* **WORK TO BE COMPLETED**
Print the data that follows exactly.

* **COLLECTED DATA**

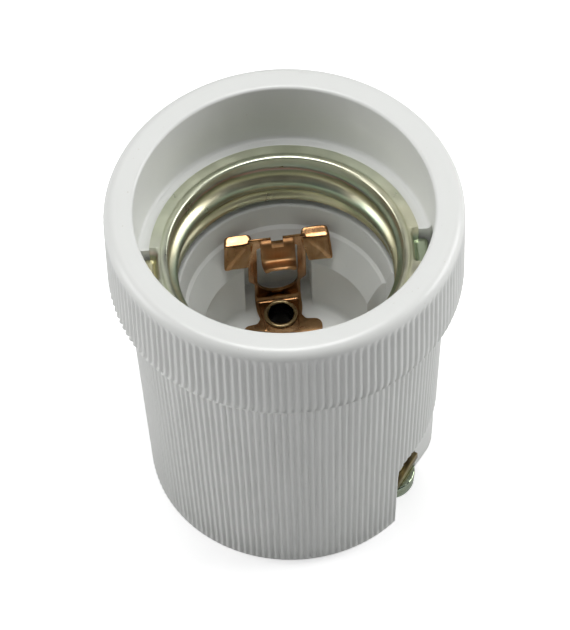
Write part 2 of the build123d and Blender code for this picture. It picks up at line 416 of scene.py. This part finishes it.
porcelain = porcelain_material()
chromate = chromate_material("yellow_chromate_steel", PITCH, 0.31, LEDGE_Z)
screw_chromate = chromate_material("yellow_chromate_screw", 9.0, 0.24)
bronze = bronze_material("toned_bronze", 0.16)
dull_bronze = bronze_material("dull_bronze", 0.42)
eyelet_brass = brass_material("eyelet_brass", (0.30, 0.22, 0.11), (0.44, 0.33, 0.18), 0.20, EYELET_RIM_Z)
# Painted shade: the terminal plates get a darkened brass, for the shade they lie in inside the notches.
shaded_plate_brass = brass_material("shaded_plate_brass", (0.15, 0.12, 0.06), (0.24, 0.19, 0.10), 0.30)


# ---------------------------------------------------------------- porcelain body

RIBS = 142
RIB_STEPS = 8
RIB_DEPTH = 0.24
BASE_RADIUS = 16.83
STANDING_RING = 1.6
BODY_TOP_RADIUS = 18.36
COLLAR_Z = HEIGHT - 11.7
RIM_WIDTH = 2.6
BORE_RADIUS = 17.0
SLEEVE_BORE, SLEEVE_BORE_Z = 14.3, 31.6
WELL_RADIUS, WELL_LIP_Z = 9.8, 24.3
CHAMBER_RADIUS = 14.2
CENTRE_GAP = 0.6
TERMINAL_TURN = -36.2
NOTCH_WIDTH, NOTCH_HEIGHT, NOTCH_LIP = 4.0, 12.0, 0.45
NOTCH_DEPTH, BEVEL_DEPTH, BEVEL_SLOPE, BEVEL_LIMIT = 11.0, 14.7, 2.6, 5.0
SLOT_TURN = -3.0
SLOT_HALF, SLOT_REACH, SLOT_DROP = 2.3, 17.3, 4.5
CHANNEL_HALF, CHANNEL_REACH, CHANNEL_TOP = 4.0, 12.5, 26.0
RECESS_RADIUS, RECESS_TOP = 2.3, 32.5
RIVET_Y = 7.4
RIVET_HOLE = 2.0
STRAP_RIVET = turned(10.4, 0, -1.0)
STRAP_LEG = turned(10.2, 0, -24.0)


def body_radius(z):
    """Radius of the tapered body across its ribs."""
    return BASE_RADIUS + (BODY_TOP_RADIUS - BASE_RADIUS) * max(0.0, z) / COLLAR_Z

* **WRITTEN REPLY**
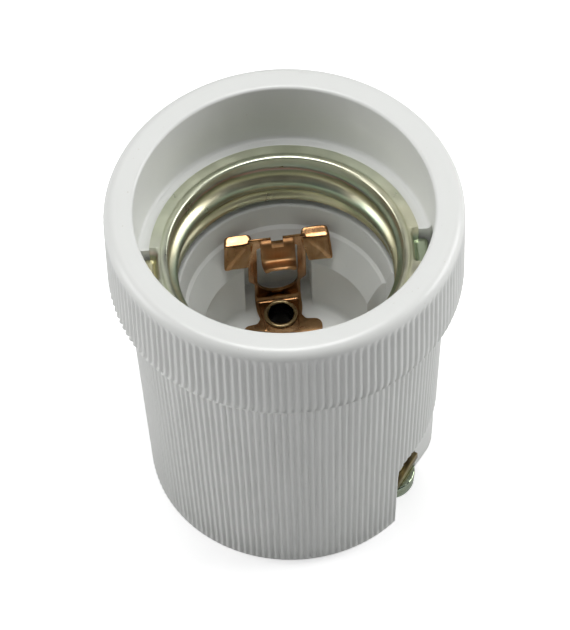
Write part 2 of the build123d and Blender code for this picture. It picks up at line 416 of scene.py. This part finishes it.
porcelain = porcelain_material()
chromate = chromate_material("yellow_chromate_steel", PITCH, 0.31, LEDGE_Z)
screw_chromate = chromate_material("yellow_chromate_screw", 9.0, 0.24)
bronze = bronze_material("toned_bronze", 0.16)
dull_bronze = bronze_material("dull_bronze", 0.42)
eyelet_brass = brass_material("eyelet_brass", (0.30, 0.22, 0.11), (0.44, 0.33, 0.18), 0.20, EYELET_RIM_Z)
# Painted shade: the terminal plates get a darkened brass, for the shade they lie in inside the notches.
shaded_plate_brass = brass_material("shaded_plate_brass", (0.15, 0.12, 0.06), (0.24, 0.19, 0.10), 0.30)


# ---------------------------------------------------------------- porcelain body

RIBS = 142
RIB_STEPS = 8
RIB_DEPTH = 0.24
BASE_RADIUS = 16.83
STANDING_RING = 1.6
BODY_TOP_RADIUS = 18.36
COLLAR_Z = HEIGHT - 11.7
RIM_WIDTH = 2.6
BORE_RADIUS = 17.0
SLEEVE_BORE, SLEEVE_BORE_Z = 14.3, 31.6
WELL_RADIUS, WELL_LIP_Z = 9.8, 24.3
CHAMBER_RADIUS = 14.2
CENTRE_GAP = 0.6
TERMINAL_TURN = -36.2
NOTCH_WIDTH, NOTCH_HEIGHT, NOTCH_LIP = 4.0, 12.0, 0.45
NOTCH_DEPTH, BEVEL_DEPTH, BEVEL_SLOPE, BEVEL_LIMIT = 11.0, 14.7, 2.6, 5.0
SLOT_TURN = -3.0
SLOT_HALF, SLOT_REACH, SLOT_DROP = 2.3, 17.3, 4.5
CHANNEL_HALF, CHANNEL_REACH, CHANNEL_TOP = 4.0, 12.5, 26.0
RECESS_RADIUS, RECESS_TOP = 2.3, 32.5
RIVET_Y = 7.4
RIVET_HOLE = 2.0
STRAP_RIVET = turned(10.4, 0, -1.0)
STRAP_LEG = turned(10.2, 0, -24.0)


def body_radius(z):
    """Radius of the tapered body across its ribs."""
    return BASE_RADIUS + (BODY_TOP_RADIUS - BASE_RADIUS) * max(0.0, z) / COLLAR_Z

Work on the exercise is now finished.